--- Start Supplied data ---

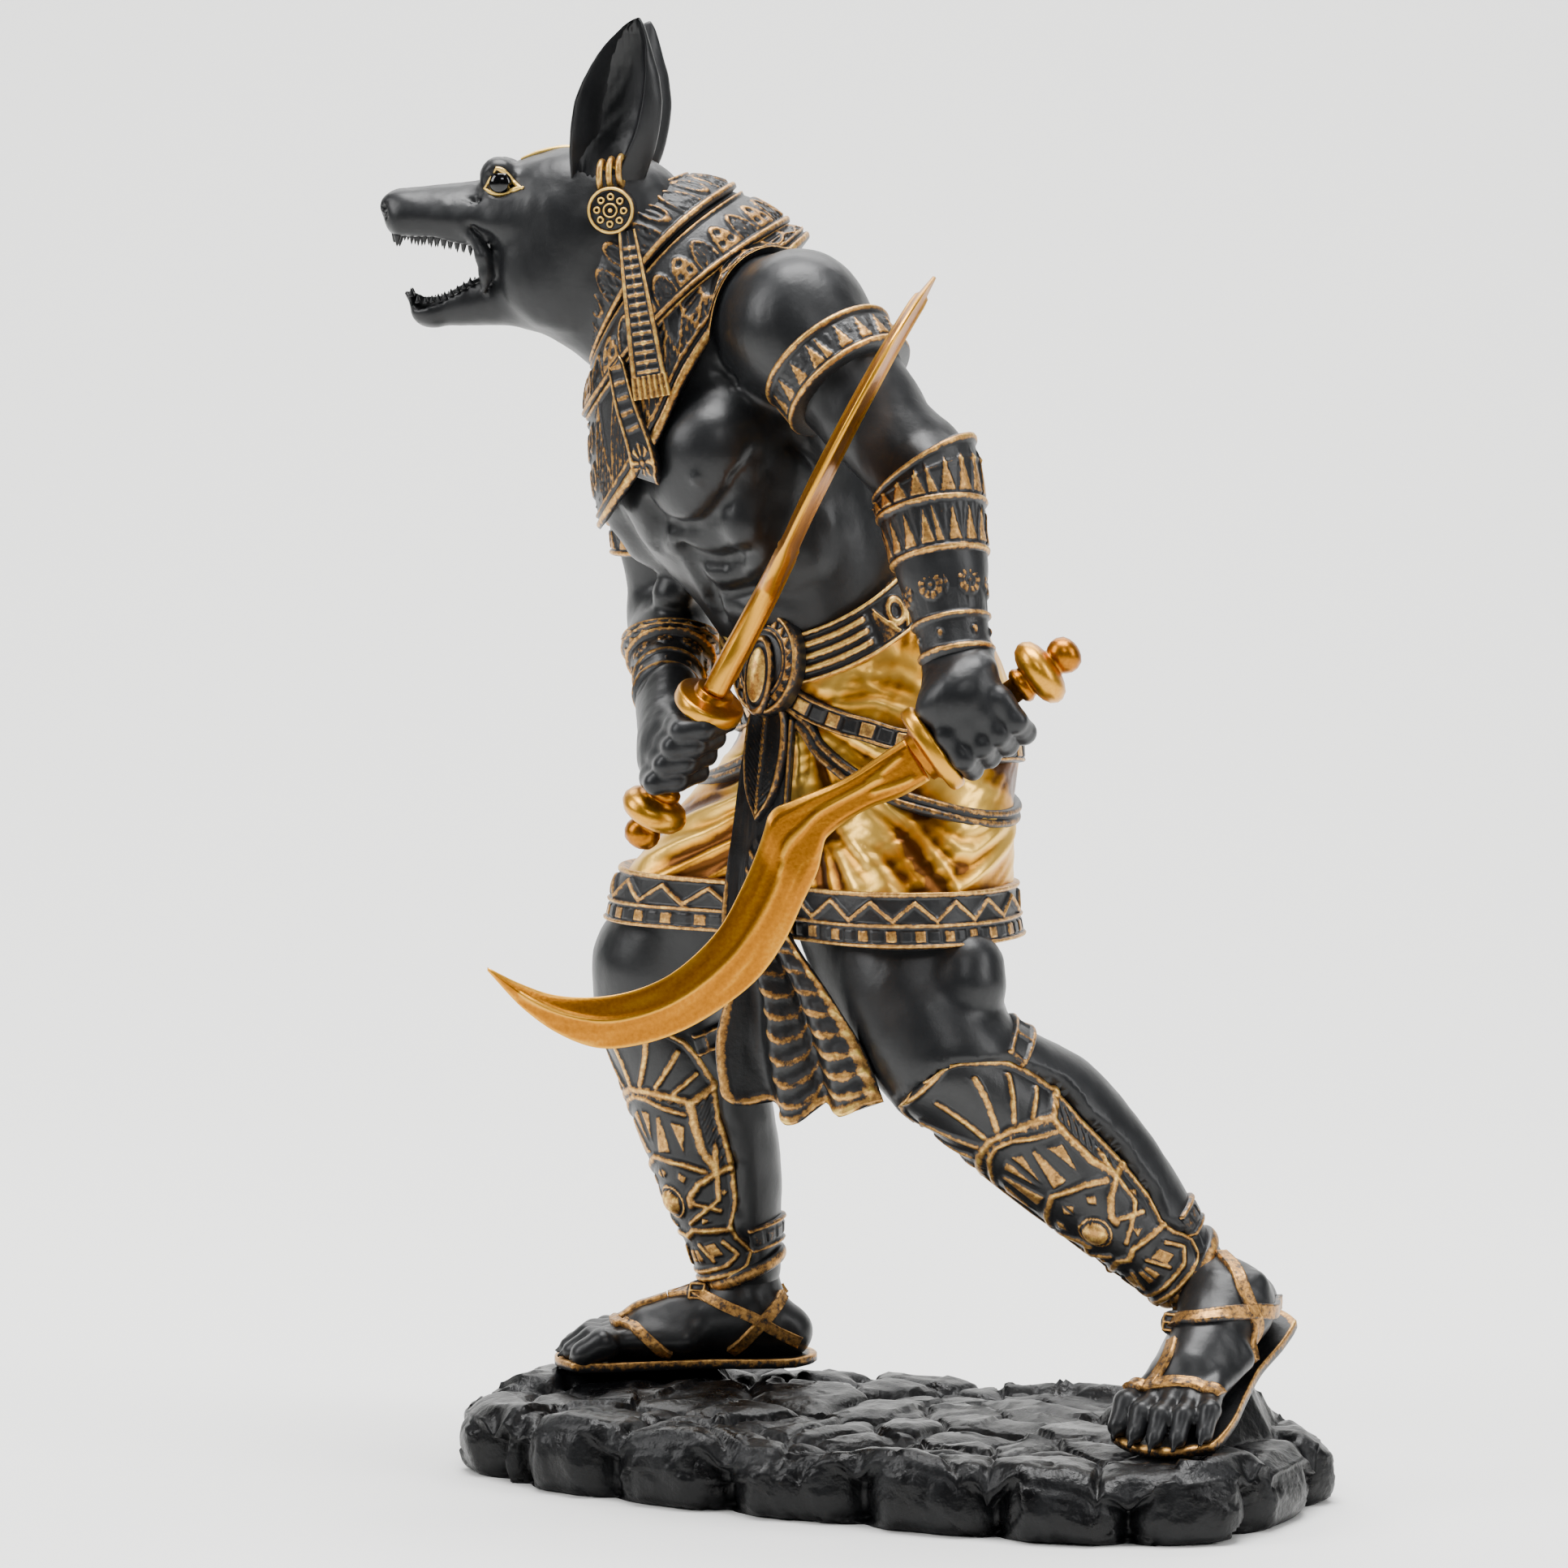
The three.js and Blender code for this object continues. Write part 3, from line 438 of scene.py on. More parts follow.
pommel_line = np.array([
    (2.4, -1), (2.4, 19.4), (2.9, 19.6), (3.5, 20.2), (3.6, 21), (3.2, 21.6), (3.1, 22), (4.6, 22.4), (6.0, 23.2),
    (6.75, 24.5), (6.7, 25.6), (5.9, 26.9), (4.4, 27.7), (2.9, 28.1), (2.7, 28.4), (3.1, 28.9), (3.6, 30),
    (3.6, 31.3), (3.0, 32.6), (1.9, 33.3), (0.9, 33.6), (0.01, 33.7)])
guard_line = np.array([
    (0.01, -3.6), (0.5, -3.6), (0.56, -3.3), (0.56, -2.4), (0.62, -2.0), (0.9, -1.7), (0.98, -1.3), (1.0, -0.8),
    (1.0, 0.6), (0.96, 1.2), (0.86, 1.5), (0.01, 1.5)])

old_gold, tree, surface = finish_named("deep_gold_leaf_paint_on_resin", Metallic=0.9, Roughness=0.32)
# Metallic acrylic brushed along the blade, faintly streaked: amber on the flats, paler along the edges, and pale
# as a painted highlight on the ridge, the fork lines and the pommel's beads.
place = add(tree, "TexCoord")
# The share named bright carries the painted highlight on ridge, fork lines and pommel beads, and paler edges.
painted_highlight_share = add(tree, "Attribute", attribute_name="bright")
streak = add(tree, "TexNoise", [("Vector", place, "Object")], in_Scale=1500.0, in_Detail=3.0)
spread = add(tree, "MapRange", [("Value", streak, "Fac")], in_1=0.3, in_2=0.7, in_3=0.36, in_4=0.54)
level = add(tree, "Math", [(0, painted_highlight_share, "Fac"), (1, spread, "Result")], operation="ADD")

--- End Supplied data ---

== Work instructions ==
Starting at the first line of the material above, reproduce each line exactly up to and including the line with "(1.0, 0.6), (0.96, 1.2), (0.86, 1.5), (0.01, 1.5)])".

== Finished exercise ==
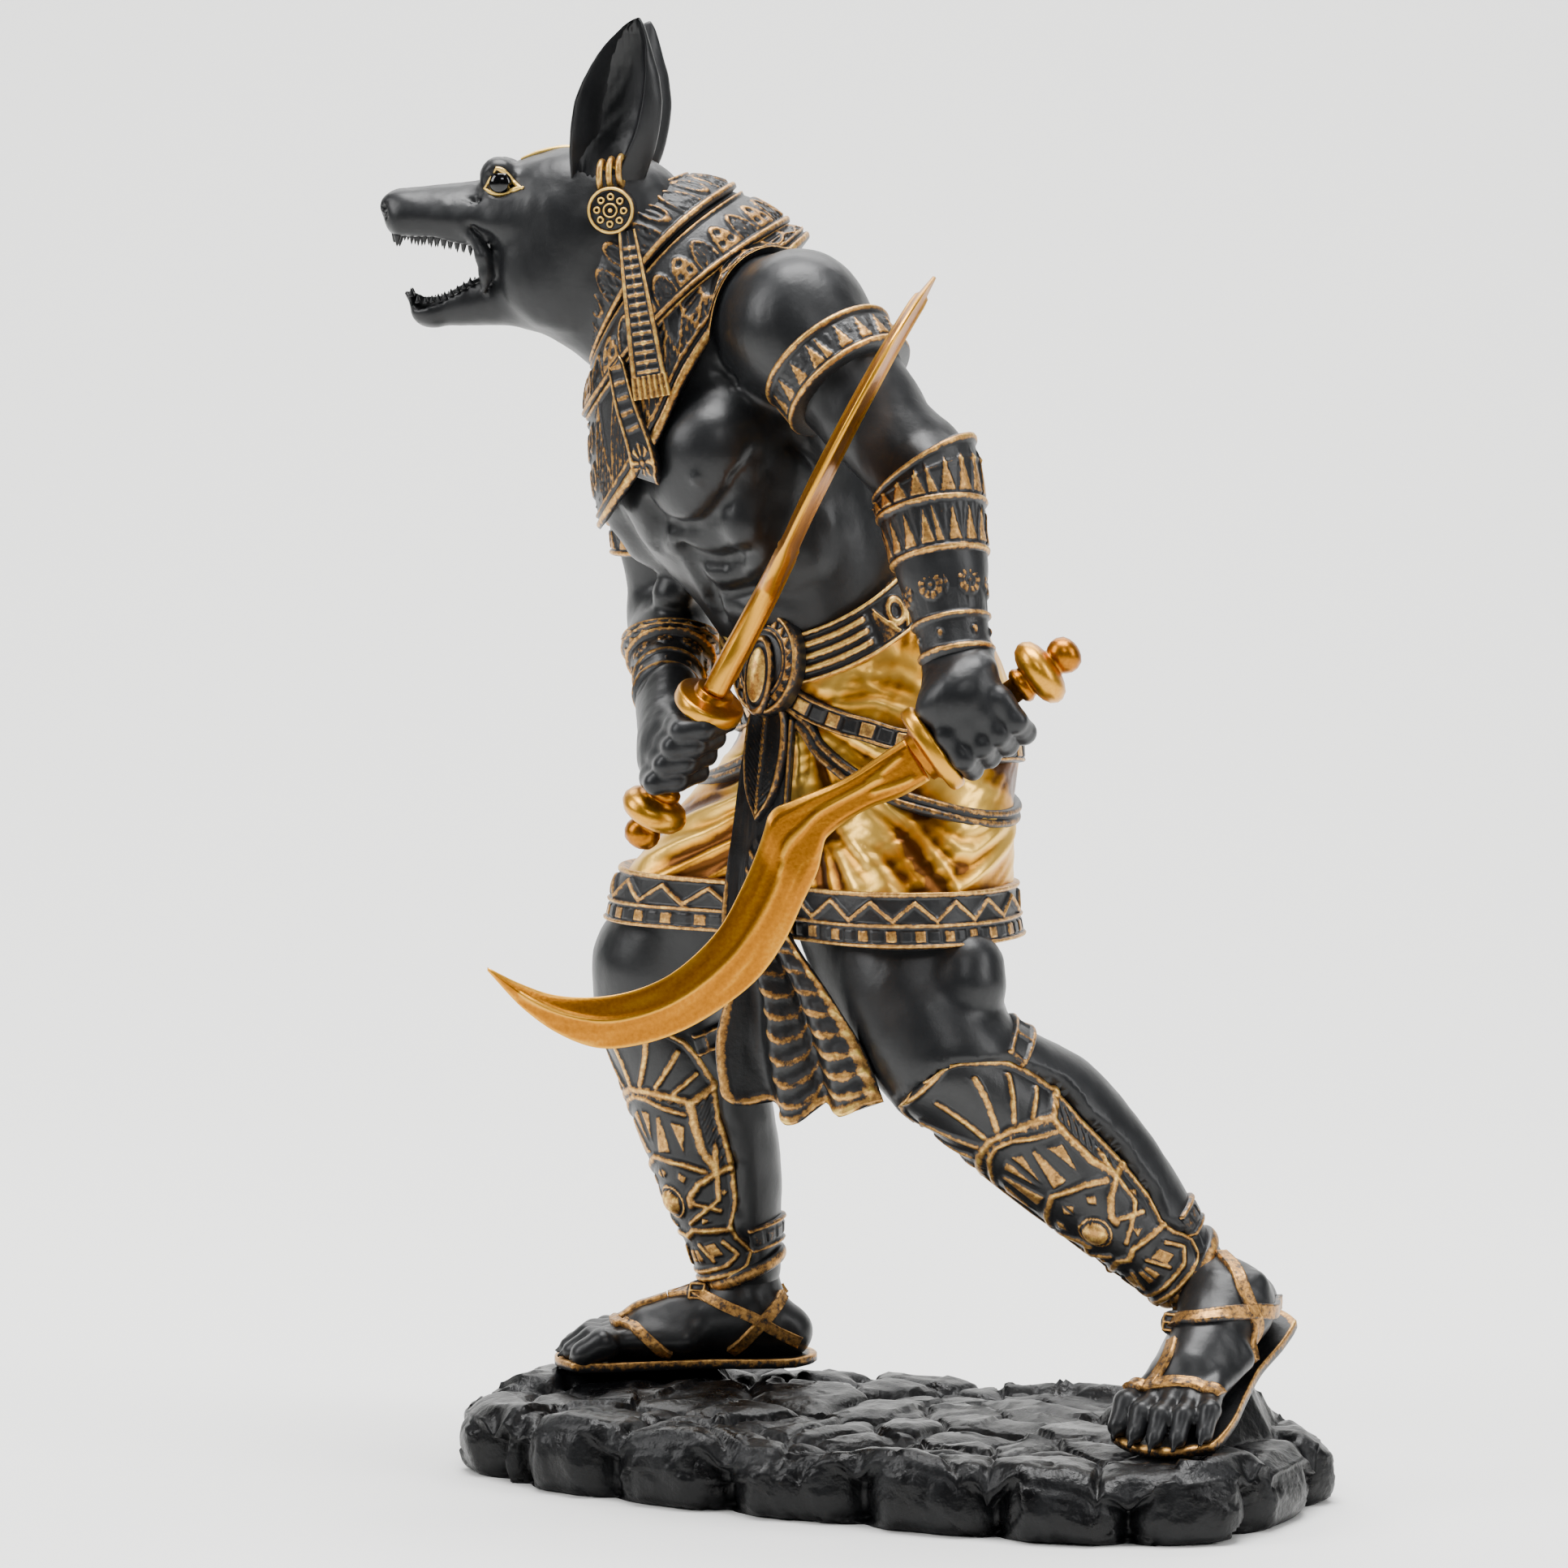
The three.js and Blender code for this object continues. Write part 3, from line 438 of scene.py on. More parts follow.
pommel_line = np.array([
    (2.4, -1), (2.4, 19.4), (2.9, 19.6), (3.5, 20.2), (3.6, 21), (3.2, 21.6), (3.1, 22), (4.6, 22.4), (6.0, 23.2),
    (6.75, 24.5), (6.7, 25.6), (5.9, 26.9), (4.4, 27.7), (2.9, 28.1), (2.7, 28.4), (3.1, 28.9), (3.6, 30),
    (3.6, 31.3), (3.0, 32.6), (1.9, 33.3), (0.9, 33.6), (0.01, 33.7)])
guard_line = np.array([
    (0.01, -3.6), (0.5, -3.6), (0.56, -3.3), (0.56, -2.4), (0.62, -2.0), (0.9, -1.7), (0.98, -1.3), (1.0, -0.8),
    (1.0, 0.6), (0.96, 1.2), (0.86, 1.5), (0.01, 1.5)])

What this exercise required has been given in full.